By the way, if idea is approved I could submit a PR with such additional functionality.

RedMser commented 5 months ago

Hey, I've created a GDExtension using the Rust bindings of Fluent: https://github.com/RedMser/godot-fluent-translation

A custom build of Godot is recommended, since it allowed for breaking API changes (unlike the above comment, I added a new parameter to atr and tr for the args). But you can also use default engine builds, at the cost of a clunky API. See the readme for more details!

It also still lacks some helpful features, so any help is definitely welcome.

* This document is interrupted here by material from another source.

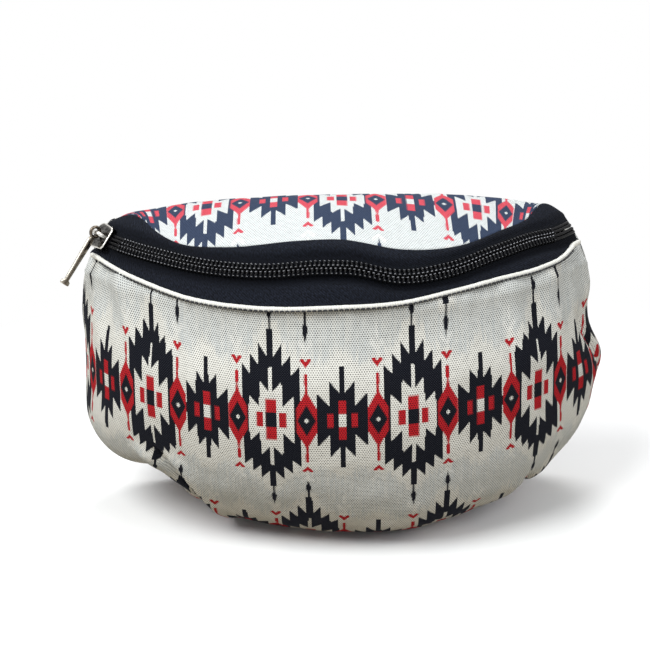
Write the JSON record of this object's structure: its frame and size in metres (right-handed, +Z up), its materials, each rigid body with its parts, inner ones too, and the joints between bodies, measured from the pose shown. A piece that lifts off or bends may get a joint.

Also see this WIP implementation of Fluent in C++: https://gitlab.com/bmwinger/fluent-cpp

HauntedBees commented 4 months ago

Just recently I was writing some dynamic strings in my project and wrote something along the lines of "{partyMember} attacked {enemy} for {damage} damage, and recovered {health}HP from the attack." Both damage and health should handle pluralization, and partyMember and enemy need to handle gender. gettext works fine for a single pluralizable variable in a given string, and you can basically fake gender support for a single variable using msgctxt, but it'd be a bit of a chore to split that whole string into multiple parts to handle gender and pluralization for each case using the gettext format.

I just discovered Fluent while I was looking into resolutions for this and was pleased to find this proposal already exists. Additionally I've recently become familiar with messageformat, which would also solve these problems, but I will not claim to know which would be easier to get working with Godot either as a GDExtension or engine addition, nor which is more widely supported in general.

I do think at the very least, changes to the engine should be made to support a GDExtension implementation of either format (as the GDExtension mentioned in the previous comment still requires a custom Godot build). As convenient as it'd be to have support for either format built into Godot, gettext is definitely the biggest name in this field and the oldest, so I'd understand not having either built into the engine outright.